↓

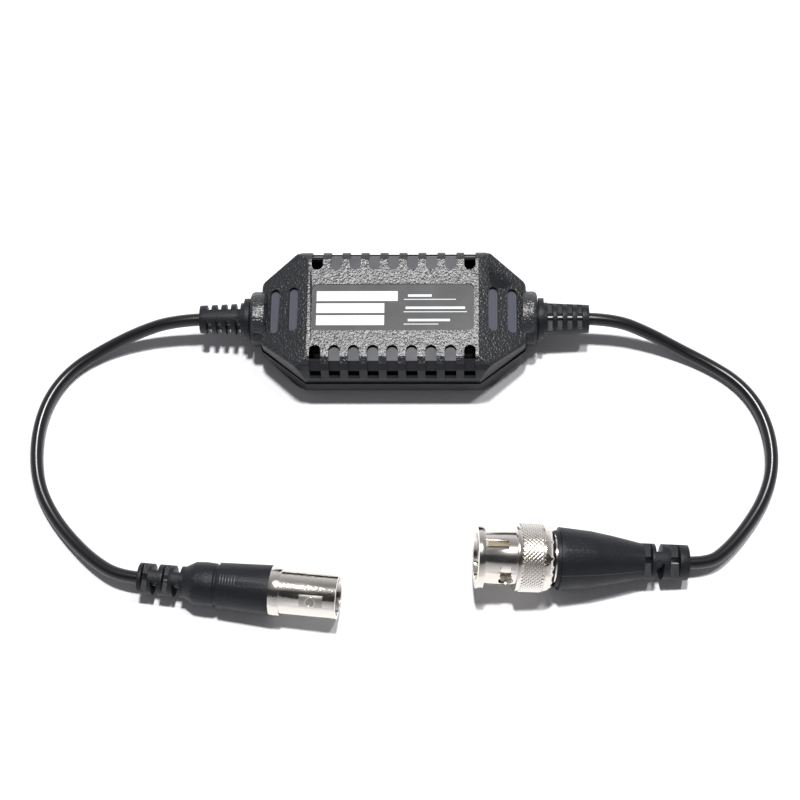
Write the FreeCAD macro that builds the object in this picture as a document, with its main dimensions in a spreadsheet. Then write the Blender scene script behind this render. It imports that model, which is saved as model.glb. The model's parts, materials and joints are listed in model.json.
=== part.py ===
import FreeCAD
import Part
import Sketcher
import math
import operator
import os

# Inline ground loop isolator: a vented two-shell housing, a captive coaxial lead at each end,
# a BNC jack on the left lead and a BNC plug with a turning coupling nut on the right lead.
# Millimetres. X runs along the housing, Y to the back, Z up. The origin is on the floor
# under the middle of the housing.

os.makedirs("parts", exist_ok=True)
doc = FreeCAD.newDocument("ground_loop_isolator")
Vector = FreeCAD.Vector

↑

The whole listing above needs to be written out again exactly.

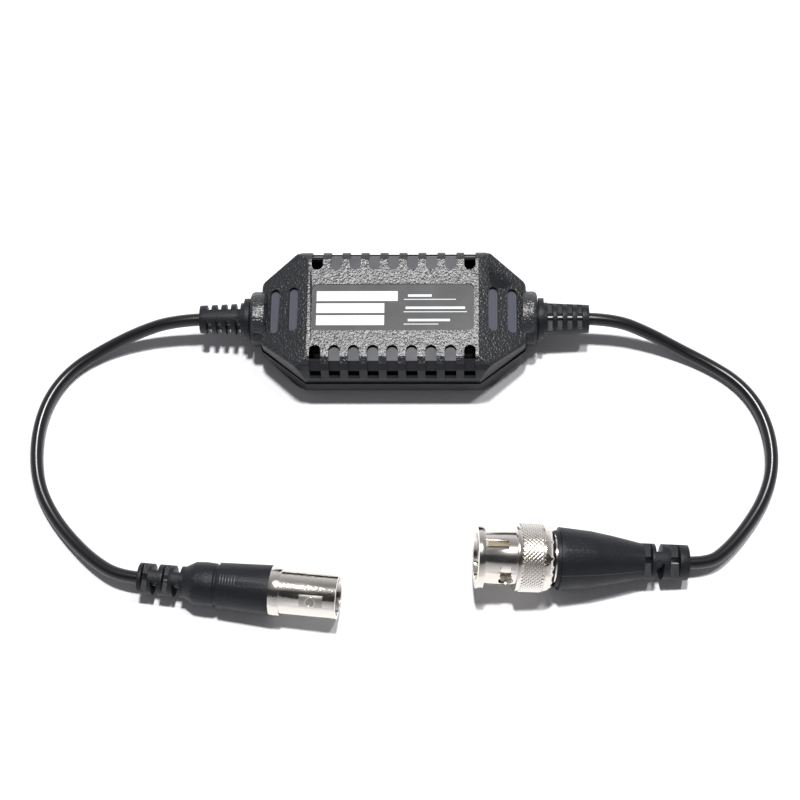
Write the FreeCAD macro that builds the object in this picture as a document, with its main dimensions in a spreadsheet. Then write the Blender scene script behind this render. It imports that model, which is saved as model.glb. The model's parts, materials and joints are listed in model.json.
=== part.py ===
import FreeCAD
import Part
import Sketcher
import math
import operator
import os

# Inline ground loop isolator: a vented two-shell housing, a captive coaxial lead at each end,
# a BNC jack on the left lead and a BNC plug with a turning coupling nut on the right lead.
# Millimetres. X runs along the housing, Y to the back, Z up. The origin is on the floor
# under the middle of the housing.

os.makedirs("parts", exist_ok=True)
doc = FreeCAD.newDocument("ground_loop_isolator")
Vector = FreeCAD.Vector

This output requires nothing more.